Alternatives Considered

Auto-incrementing integer (SERIAL / BIGSERIAL) Simple and storage-efficient. However, sequential IDs are enumerable through the API, which creates an IDOR (Insecure Direct Object Reference) risk unless every endpoint enforces authorization checks. Even with authorization, leaking row count via max-ID is undesirable. Rejected in favour of UUID v4.

UUID v7 (time-ordered) UUID v7 embeds a millisecond-precision timestamp in the most-significant bits, making values roughly sortable and reducing B-tree fragmentation significantly compared to v4. This is the most compelling alternative. Rejected for the initial schema because PostgreSQL does not include a native gen_uuid_v7() function in v15 (requires the pg_uuidv7 extension or application-layer generation), and UUID v7 library support across languages is less uniform than v4. This decision should be revisited as UUID v7 support matures; migrating from v4 to v7 requires only a schema and generation change, not a data-model restructure.

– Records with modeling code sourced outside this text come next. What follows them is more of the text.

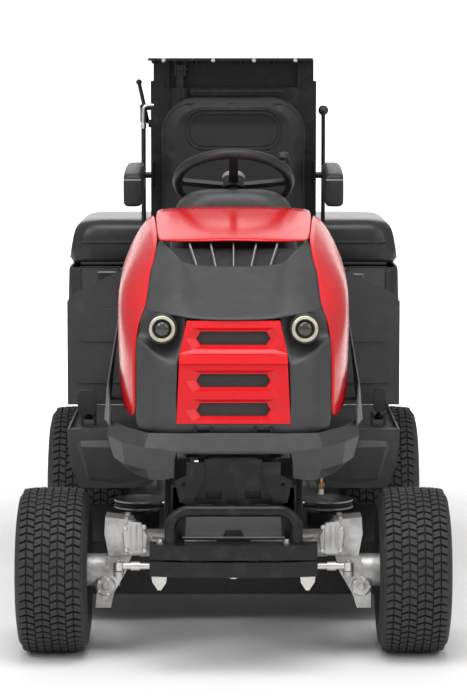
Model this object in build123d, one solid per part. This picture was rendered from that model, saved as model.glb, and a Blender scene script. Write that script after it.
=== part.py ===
from build123d import *
import math
import os

# Riding lawn mower with a driven front axle and a high-lift grass catcher.
#
# Millimetres, +Z up, the mower's front towards -Y.  The sub-assemblies are drawn with y = 0 at the
# front axle; write_parts moves them so that the origin lies on the ground at mid length.

# ---------------------------------------------------------------- driving dimensions
overall_length = 2470.0
front_overhang = 290.0            # front axle to the face of the bumper beam
wheelbase = 1200.0
overall_width = 1058.0            # outside to outside of the tyres, front and rear
running_gap = 0.05                # radial clearance of a shaft in its bore
joint_gap = 2.0                   # face to face clearance between parts that move
panel_gap = 1.5                   # shut line between body panels
pad_gap = 0.5                     # rubber washer under each foot rest leg

# tyres and rims
front_tyre_d = 406.0
front_tyre_w = 175.0
rear_tyre_d = 457.0
rear_tyre_w = 230.0
rim_seat_r = 103.0
tyre_wall = 12.0
rim_sheet = 4.0
hub_r = 34.0
stub_r = 14.0
wheel_bolt_circle_r = 50.0
wheel_bolt_r = 7.0
wheel_bolts = 5

# chassis
rail_x = 150.0                    # outer face of each rail
rail_w = 40.0
rail_bottom = 372.0
rail_h = 70.0
rail_wall = 5.0
rail_front = -190.0
rail_rear = 1470.0
cross_len = 50.0

# front axle and steering
kingpin_x = 280.0
kingpin_r = 16.0
axle_z = front_tyre_d / 2
pivot_z = 290.0
pivot_r = 18.0
axle_tube_r = 34.0
axle_boss_len = 110.0
steer_arm = 90.0
tie_rod_r = 8.0
tie_rod_z = 228.0
ball_r = 11.0

# front bumper
beam_half = 199.0
beam_flat_half = 110.0
beam_sweep = 15.0
beam_depth = 65.0
beam_wall = 4.0
beam_lower_z = 237.0
beam_lower_h = 36.0
beam_slot = 5.0
beam_upper_h = 35.0
hoop_half = 150.0
hoop_r = 14.0
hoop_bend = 45.0
hoop_top = 404.0
hoop_back = 40.0                  # beam face to the hoop's centre line

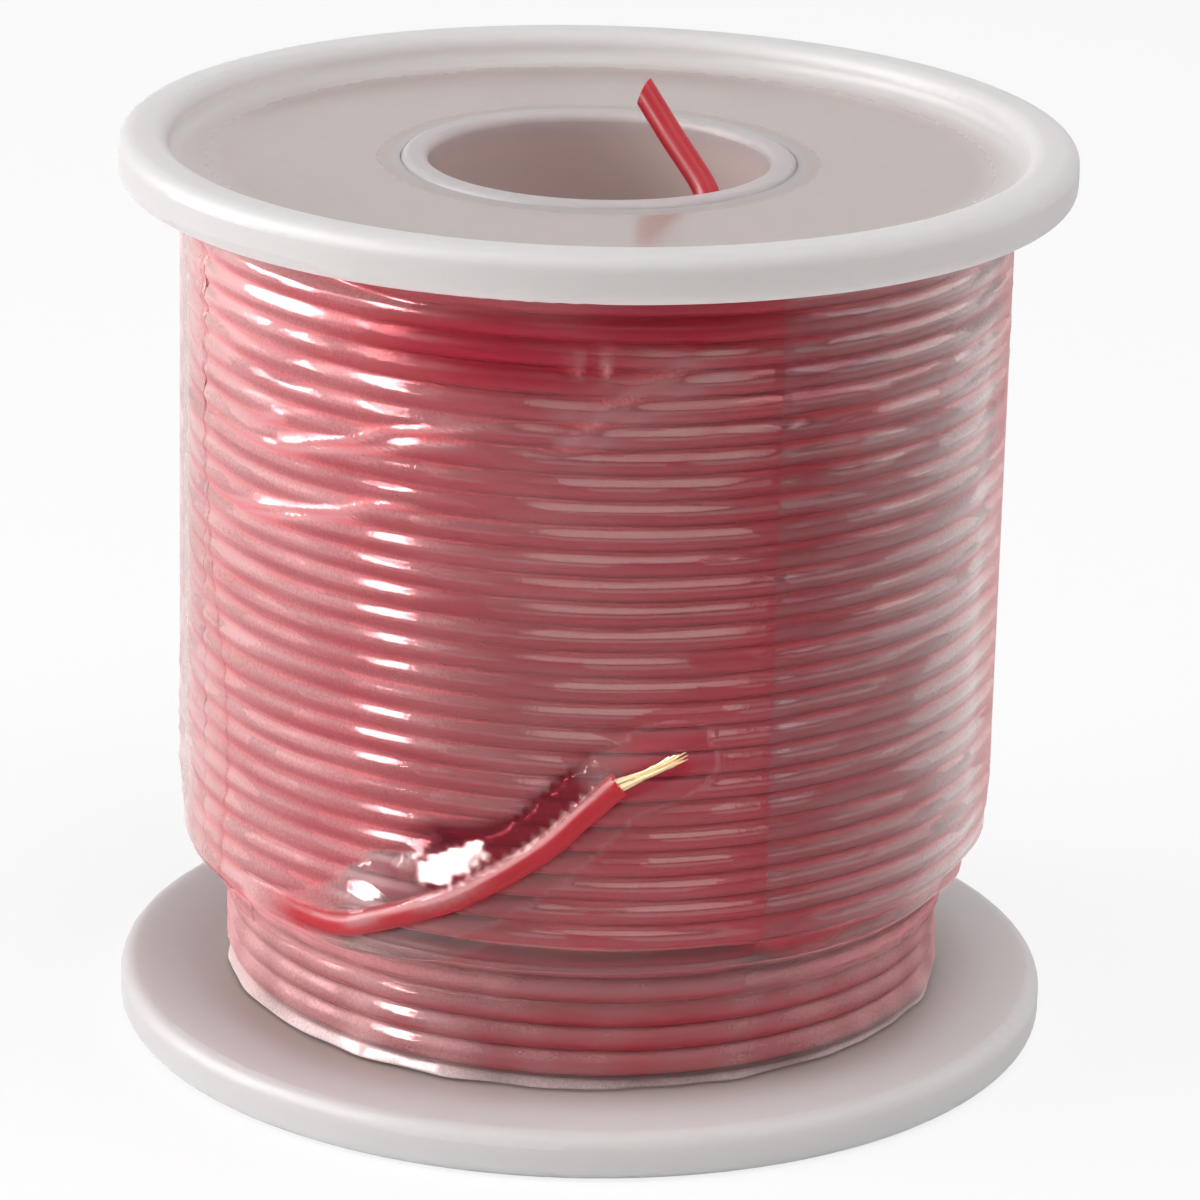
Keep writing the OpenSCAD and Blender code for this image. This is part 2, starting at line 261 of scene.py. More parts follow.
def spool_plastic(name, web_colour_with_painted_shade, web_roughness):
    """Milky plastic, matt on the bead and glossier on the web. Over the wire the web is painted darker and warmer, a
    painted shade of the winding seen through it. Deep in the bore the wall is painted lighter, painted light as if
    coming through the wall.
    """
    mat, nodes, links, plastic = material(name)
    place = node(nodes, "ShaderNodeTexCoord").outputs["Object"]
    parts = node(nodes, "ShaderNodeSeparateXYZ")
    links.new(place, parts.inputs[0])
    flat = node(nodes, "ShaderNodeCombineXYZ")
    links.new(parts.outputs["X"], flat.inputs["X"])
    links.new(parts.outputs["Y"], flat.inputs["Y"])
    radius = node(nodes, "ShaderNodeVectorMath", operation="LENGTH")
    links.new(flat.outputs[0], radius.inputs[0])
    marks = node(nodes, "ShaderNodeGroup", node_tree=MARKS)
    marks.inputs["Roughness"].default_value = 0.0
    marks.inputs["Spread"].default_value = 0.1
    links.new(place, marks.inputs["Vector"])
    # Painted shade: inside the bead the web takes the darker colour
    bead = ramp_mask(nodes, links, radius.outputs["Value"], WEB_EDGE_R - 4.5 * MM, WEB_EDGE_R + 0.5 * MM)
    tone = mixed(nodes, links, bead, web_colour_with_painted_shade, RIM_COLOUR)
    bore = ramp_mask(nodes, links, radius.outputs["Value"], BARREL_R + 0.9 * MM, BARREL_R - 0.6 * MM)
    # Painted light: lighter down in the bore, as if lit through the plastic
    painted_glow_depth = ramp_mask(nodes, links, parts.outputs["Z"], MOUTH_TOP_Z - 4.5 * MM, MOUTH_TOP_Z - 1.5 * MM)
    inside = mixed(nodes, links, painted_glow_depth, BORE_PAINTED_GLOW_COLOUR, LIP_COLOUR)
    tone = mixed(nodes, links, bore, tone, inside)
    cloudy = node(nodes, "ShaderNodeMapRange")
    cloudy.inputs["To Min"].default_value = 0.95
    cloudy.inputs["To Max"].default_value = 1.04
    links.new(marks.outputs["Cloud"], cloudy.inputs["Value"])
    shade = node(nodes, "ShaderNodeVectorMath", operation="SCALE")
    links.new(tone, shade.inputs[0])
    links.new(cloudy.outputs["Result"], shade.inputs["Scale"])
    links.new(shade.outputs[0], plastic.inputs["Base Color"])
    lip = ramp_mask(nodes, links, radius.outputs["Value"], BARREL_R + 1.5 * MM, BARREL_R - 0.3 * MM)
    dull = node(nodes, "ShaderNodeMath", operation="MAXIMUM")
    links.new(bead, dull.inputs[0])
    links.new(lip, dull.inputs[1])
    matt = node(nodes, "ShaderNodeMapRange")
    matt.inputs["To Min"].default_value = web_roughness
    matt.inputs["To Max"].default_value = 0.5
    links.new(dull.outputs[0], matt.inputs["Value"])
    shine = node(nodes, "ShaderNodeMapRange")
    shine.inputs["To Min"].default_value = 0.5
    shine.inputs["To Max"].default_value = 0.14
    links.new(dull.outputs[0], shine.inputs["Value"])
    links.new(shine.outputs["Result"], plastic.inputs["Specular IOR Level"])
    rough = node(nodes, "ShaderNodeMath", operation="ADD")
    links.new(matt.outputs["Result"], rough.inputs[0])
    links.new(marks.outputs["Roughness"], rough.inputs[1])
    links.new(rough.outputs[0], plastic.inputs["Roughness"])
    bump = node(nodes, "ShaderNodeBump")
    bump.inputs["Distance"].default_value = 0.02 * MM
    bump.inputs["Strength"].default_value = 0.25
    links.new(marks.outputs["Height"], bump.inputs["Height"])
    links.new(bump.outputs[0], plastic.inputs["Normal"])
    plastic.inputs["IOR"].default_value = 1.5
    plastic.inputs["Subsurface Weight"].default_value = 0.85
    plastic.inputs["Subsurface Radius"].default_value = (1.0, 0.85, 0.8)
    plastic.inputs["Subsurface Scale"].default_value = 4 * MM
    return mat


for name, colour, web_roughness in (
        ("top_flange", WEB_COLOUR_WITH_PAINTED_SHADE, 0.17), ("bottom_flange", FOOT_COLOUR_WITH_PAINTED_SHADE, 0.4), ("barrel", WEB_COLOUR_WITH_PAINTED_SHADE, 0.17)):
    for slot in NODES[name].material_slots:
        slot.material = spool_plastic(name + "_plastic", colour, web_roughness)


# ---- Winding ----
# About 40 m of red PVC hook-up wire in nine level layers. The last two stop short of the bottom
# flange, so that the layer under them shows there. Each layer is one helix that falls as it runs round.
WIRE_D = 1.85 * MM
PRESSED_D = 2.1 * MM
LAYER_RISE = 1.6 * MM
OUTER_R = 29.025 * MM
FLOOR_Z, CEILING_Z = 3.6 * MM, 64.4 * MM
FINISH_AZ = -145.0
OUTER_END_Z = 14.925 * MM
OUTER_TURNS = 26
TURN_PITCH = 1.8615 * MM
WIRE_RED, WIRE_DEEP = (0.58, 0.007, 0.024), (0.46, 0.005, 0.017)
# Painted shade: the wound turns' red, a darker copy of the free ends' red
WOUND_SHADED_RED, WOUND_SHADED_DEEP = (0.43, 0.008, 0.034), (0.33, 0.005, 0.024)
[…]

ULID (Universally Unique Lexicographically Sortable Identifier) Sortable and URL-friendly. Less standardised than UUID; adds a non-standard library dependency in every repo. Rejected in favour of the more widely supported UUID standard.

Composite natural keys Several entities have strong natural uniqueness constraints (e.g., Enrollment(student_id, section_id)). Using these as PKs reduces one level of indirection but complicates FK chains (every referencing table must carry all columns of the composite key) and API design (URLs become multi-segment). These constraints are retained as UNIQUE constraints alongside a surrogate UUID PK.